Something was happening to basketball.
In the wartime fall of 1943, at the little-known North Carolina College for Negroes, Coach John McLendon was on the verge of changing the game forever. Within six months his Eagles would become the highest-scoring college basketball team in America, a fast-breaking, hard-pressing juggernaut that would shatter its opponents by as many as 60 points per game. The last student of James Naismith, basketball's inventor, McLendon had opened the door to its future.
Across town, at Duke University, the best basketball squad on campus wasn't the Blue Devils but an all-white military team from the Duke medical school. Comprised of former college stars from across the country, they dismantled every team they faced, including the Duke varsity. They were prepared to play anyone - that was until an audacious invitation arrived, one that was years ahead of anything the South had ever seen before.

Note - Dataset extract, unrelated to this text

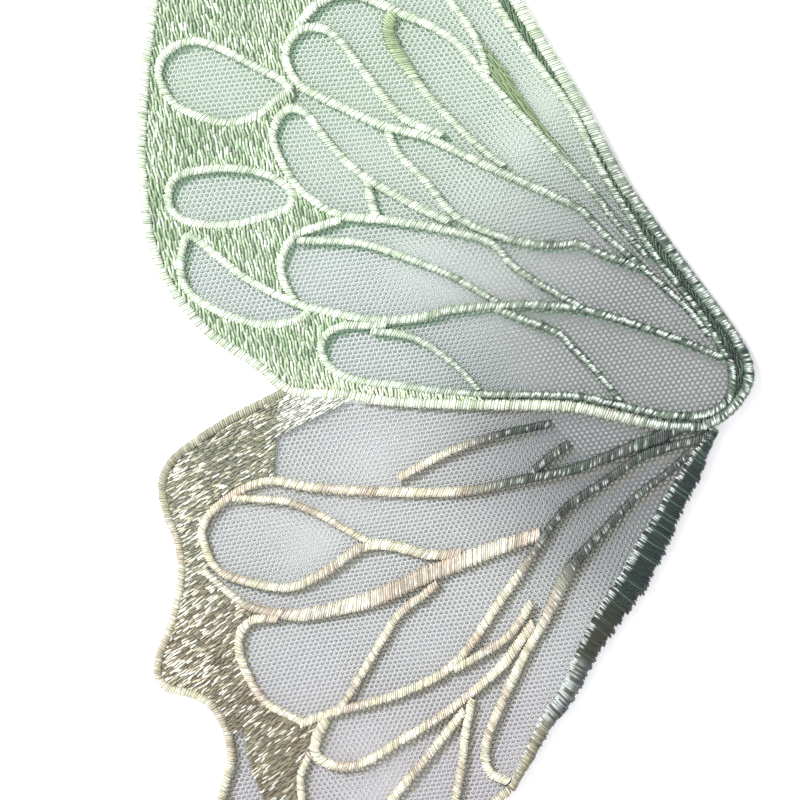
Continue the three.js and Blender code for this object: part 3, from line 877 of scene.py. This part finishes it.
def draw(places, slip):
    """Lays net at a slant and pulls it out of true. A layer that slips lies on the other one at
    the root and, further out, drifts until its threads cross the other's holes."""
    x = places[:, 0] * 1.04
    y = places[:, 1] * 0.96
    pull_x = x + 0.9 * np.sin(x / 27 + y / 41) + 0.4 * np.sin(y / 13)
    pull_y = y + 0.8 * np.cos(x / 33 - y / 29) + 0.4 * np.cos(x / 15)
    out = slip * ease(np.hypot(x, y), 16, 70)
    pull_x = pull_x + out * (0.5 + 0.25 * np.sin(x / 11 + y / 17))
    pull_y = pull_y + out * (0.3 + 0.25 * np.cos(x / 19 - y / 9))
    turn = NET_SLANT + 0.012 * out
    c, s = np.cos(turn), np.sin(turn)
    return np.column_stack((pull_x * c - pull_y * s, pull_x * s + pull_y * c))


def up_to_the_border(places, outline):
    """The hindwing's net runs on up to the forewing's border."""
    raised = outline.copy()
    at_fold = (above_fold(raised) > -FOLD_MARGIN) & (raised[..., 0] > BORDER_LEFT)
    raised[at_fold] += NET_RISE * FOLD_RISE
    return inside(places, raised) & ~inside(places, front_face("forewing_net_back")[2])


# ----------------------------------------------------------------------------------------------
# Materials


def thread_material(name, roughness, sheen, coat, grain, grain_depth):
    """Thread in the mesh's own colours, with a fine grain in its shade, gloss and surface."""
    material = bpy.data.materials.new(name)
    material.use_nodes = True
    nodes = material.node_tree.nodes
    links = material.node_tree.links
    shader = nodes["Principled BSDF"]
    tint = nodes.new("ShaderNodeVertexColor")
    tint.layer_name = "tint"
    place = nodes.new("ShaderNodeTexCoord")
    fibre = nodes.new("ShaderNodeTexNoise")
    fibre.inputs["Scale"].default_value = grain
    fibre.inputs["Detail"].default_value = 4
    links.new(place.outputs["Object"], fibre.inputs["Vector"])
    shade = nodes.new("ShaderNodeMapRange")
    shade.inputs["To Min"].default_value = 0.8
    shade.inputs["To Max"].default_value = 1.14
    links.new(fibre.outputs["Fac"], shade.inputs["Value"])
    blend = nodes.new("ShaderNodeVectorMath")
    blend.operation = "SCALE"
    links.new(tint.outputs["Color"], blend.inputs[0])
    links.new(shade.outputs["Result"], blend.inputs["Scale"])
    links.new(blend.outputs["Vector"], shader.inputs["Base Color"])
    rough = nodes.new("ShaderNodeMapRange")
    rough.inputs["To Min"].default_value = roughness - 0.08
    rough.inputs["To Max"].default_value = roughness + 0.1
    links.new(fibre.outputs["Fac"], rough.inputs["Value"])
    links.new(rough.outputs["Result"], shader.inputs["Roughness"])
    bump = nodes.new("ShaderNodeBump")
    bump.inputs["Strength"].default_value = grain_depth
    bump.inputs["Distance"].default_value = 0.00005
    links.new(fibre.outputs["Fac"], bump.inputs["Height"])
    links.new(bump.outputs["Normal"], shader.inputs["Normal"])
    shader.inputs["Sheen Weight"].default_value = sheen
    shader.inputs["Sheen Roughness"].default_value = 0.4
    shader.inputs["Coat Weight"].default_value = coat
    shader.inputs["Coat Roughness"].default_value = 0.3
    shader.inputs["IOR"].default_value = 1.5
    return material


satin = thread_material("satin_thread", 0.4, 0.12, 0.14, 9000, 0.5)
dark_satin = thread_material("dark_satin_thread", 0.45, 0.04, 0.06, 9000, 0.5)
tatami = thread_material("fill_thread", 0.45, 0.2, 0.15, 9000, 0.5)
tulle = thread_material("tulle_strand", 0.6, 0.1, 0.0, 5000, 0.3)


# ----------------------------------------------------------------------------------------------
# The wings

CORDS = [
    name for name in sorted(frame["nodes"])
    if "_net_" not in name and not name.endswith("_fill")
]
# The cells where the cords' shadow is painted on the net.
cord_shadow_cells = cells_beside(CORDS)

net("forewing_net_back", fore_net_paint, inside, slip=0)
net("forewing_net_front", fore_net_paint, inside, slip=1)
net("hindwing_net_back", hind_net_paint, up_to_the_border, slip=0)
net("hindwing_net_front", hind_net_paint, up_to_the_border, slip=1)

# Each ground colour is painted shade, seen between the fill's stitches.
fill(
    "forewing_margin_fill", margin_paint, ground=rgb(116, 142, 108),
    stitch=1.9, heading=-78,
)
fill(
    "forewing_leading_fill", strip_paint, ground=rgb(60, 90, 64),
    stitch=3.0, heading=-80, pitch=0.5,
)
fill(
    "forewing_root_fill", strip_paint, ground=rgb(30, 50, 42),
    stitch=2.4, heading=-80, pitch=0.5,
)
fill(
    "forewing_blade_fill", blade_paint, ground=rgb(110, 138, 98),
    stitch=5.0, heading=-50, pitch=0.4,
)
fill(
    "hindwing_margin_fill", olive_paint, ground=rgb(84, 84, 70),
    stitch=1.4, heading=36, pitch=0.4, fan=-0.003, shift=(3.4, 2.2),
)

SLOTS = {"forewing": "satin_mint", "hindwing": "satin_cream"}
PAINTS = {"forewing": fore_satin, "hindwing": hind_satin}
SPECIAL_PAINTS = {
    "forewing_edge_cord": fore_border,
    "forewing_vein_fork": plain_green,
    "hindwing_edge_cord": hind_border,
    "hindwing_vein_4": blush_vein,
}
CORD_WORK = {"pitch": SATIN_PITCH, "ragged": 0.2, "slant": 0.6, "flare": (1, 1)}
EDGE_WORK = {"pitch": SATIN_PITCH, "ragged": 0.2, "slant": 0.3, "flare": (1, 1)}
BAND_WORK = {"pitch": BAND_PITCH, "ragged": 0.34, "slant": 0.3, "flare": (0.5, 1.34)}
for name in CORDS:
    if name == "hindwing_trailing_band":
        wind(name, "satin_teal", band_satin, dark_satin, **BAND_WORK)
        continue
    wing = name.split("_")[0]
    paint = SPECIAL_PAINTS.get(name, PAINTS[wing])
    wind(name, SLOTS[wing], paint, satin, **(EDGE_WORK if "edge" in name else CORD_WORK))

# ----------------------------------------------------------------------------------------------
# Stage, light and camera

low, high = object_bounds()


def paper(name, colour, roughness):
    """A plain matt material."""
    material = bpy.data.materials.new(name)
    material.use_nodes = True
    shader = material.node_tree.nodes["Principled BSDF"]
    shader.inputs["Base Color"].default_value = (*colour, 1)
    shader.inputs["Roughness"].default_value = roughness
    shader.inputs["Specular IOR Level"].default_value = 0.1
    return material


def make_one_sided(material):
    """Seen from behind, a panel of this material isn't there."""
    nodes = material.node_tree.nodes
    links = material.node_tree.links
    facing = nodes.new("ShaderNodeNewGeometry")
    clear = nodes.new("ShaderNodeBsdfTransparent")
    choice = nodes.new("ShaderNodeMixShader")
    links.new(facing.outputs["Backfacing"], choice.inputs[0])
    links.new(nodes["Principled BSDF"].outputs["BSDF"], choice.inputs[1])
    links.new(clear.outputs["BSDF"], choice.inputs[2])
    links.new(choice.outputs["Shader"], nodes["Material Output"].inputs["Surface"])


def panel(name, corners, material):
    """A flat four-cornered piece of the stage."""
    mesh = bpy.data.meshes.new(name)
    mesh.from_pydata(corners, [], [(0, 1, 2, 3)])
    mesh.materials.append(material)
    piece = bpy.data.objects.new(name, mesh)
    bpy.context.scene.collection.objects.link(piece)
    return piece


def area_light(name, place, size, power, colour):
    """A square light that shines at the middle of the picture."""
    data = bpy.data.lights.new(name, "AREA")
    data.size = size
    data.energy = power
    data.color = colour
    light = bpy.data.objects.new(name, data)
    light.location = place
    target = Vector((VIEW_CENTRE[0], 0, VIEW_CENTRE[1]))
    light.rotation_euler = (target - Vector(place)).to_track_quat("-Z", "Y").to_euler()
    bpy.context.scene.collection.objects.link(light)


floor_z = low.z - FLOOR_GAP
around = ((-1, -1), (1, -1), (1, 1), (-1, 1))
floor_corners = [(FLOOR_REACH * x, FLOOR_REACH * y, floor_z) for x, y in around]
panel("floor", floor_corners, paper("floor_paper", (0.9, 0.9, 0.9), 0.8))

# The card just behind the wings glows a little, so that it shows white through the net.
card_paper = paper("backdrop_paper", (0.84, 0.84, 0.86), 0.9)
card_shader = card_paper.node_tree.nodes["Principled BSDF"]
card_shader.inputs["Emission Color"].default_value = (1, 1, 1, 1)
card_shader.inputs["Emission Strength"].default_value = 0.17
make_one_sided(card_paper)
card_y = high.y + CARD_GAP
card_corners = [
    (-CARD_REACH, card_y, floor_z),
    (CARD_REACH, card_y, floor_z),
    (CARD_REACH, card_y, CARD_REACH),
    (-CARD_REACH, card_y, CARD_REACH),
]
card = panel("backdrop", card_corners, card_paper)
card.visible_shadow = False

world = bpy.data.worlds.new("studio")
world.use_nodes = True
world.node_tree.nodes["Background"].inputs["Color"].default_value = (0.96, 0.95, 1, 1)
world.node_tree.nodes["Background"].inputs["Strength"].default_value = 0.62
bpy.context.scene.world = world

area_light("key", (-0.95, -0.85, 0.85), size=0.5, power=31, colour=(1, 1, 0.98))
area_light("back_fill", (0.6, 1.2, 0.6), size=0.8, power=14, colour=(1, 1, 1))

camera_data = bpy.data.cameras.new("camera")
camera_data.type = "PERSP"
camera_data.sensor_width = 36
camera_data.lens = camera_data.sensor_width * CAMERA_DISTANCE / VIEW_WIDTH
camera = bpy.data.objects.new("camera", camera_data)
camera.location = (VIEW_CENTRE[0], low.y - CAMERA_DISTANCE, VIEW_CENTRE[1])
camera.rotation_euler = (math.radians(90), 0, 0)
bpy.context.scene.collection.objects.link(camera)
bpy.context.scene.camera = camera
bpy.context.scene.view_settings.view_transform = "Standard"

Based on years of research, The Secret Game is a story of courage and determination and of an incredible, long-buried moment in the nation's sporting past. The riveting true account of a remarkable season, it is the story of how a handful of forgotten college basketball players not only changed the game forever but also helped to usher in a new America.
Members Reviews:
Scattered and trying too hard
I very much enjoyed the history relayed in this book, but it tries too hard to explain too much. At the end, the discussion of the murder seemed completely out of context with the rest of the story. While I understood the point of the murder intertwined with the book's focus on Jim Crow, it simply didn't fit the focus of those issues as they pertained to NCCU and Duke. Additionally, the chapters on Phog Allen and even to a certain extent, Naismith, just seemed to draw attention away from the importance of the "Secret game." Again, it just seemed to being trying too hard to incorporate too much.
Enjoyed--very good story built on one college basketball game
A step back in history to when blacks and whites in the south were not permitted to be seen working together let alone equals. One chapter, the game, appeared to help take one small step forward in ending segregation.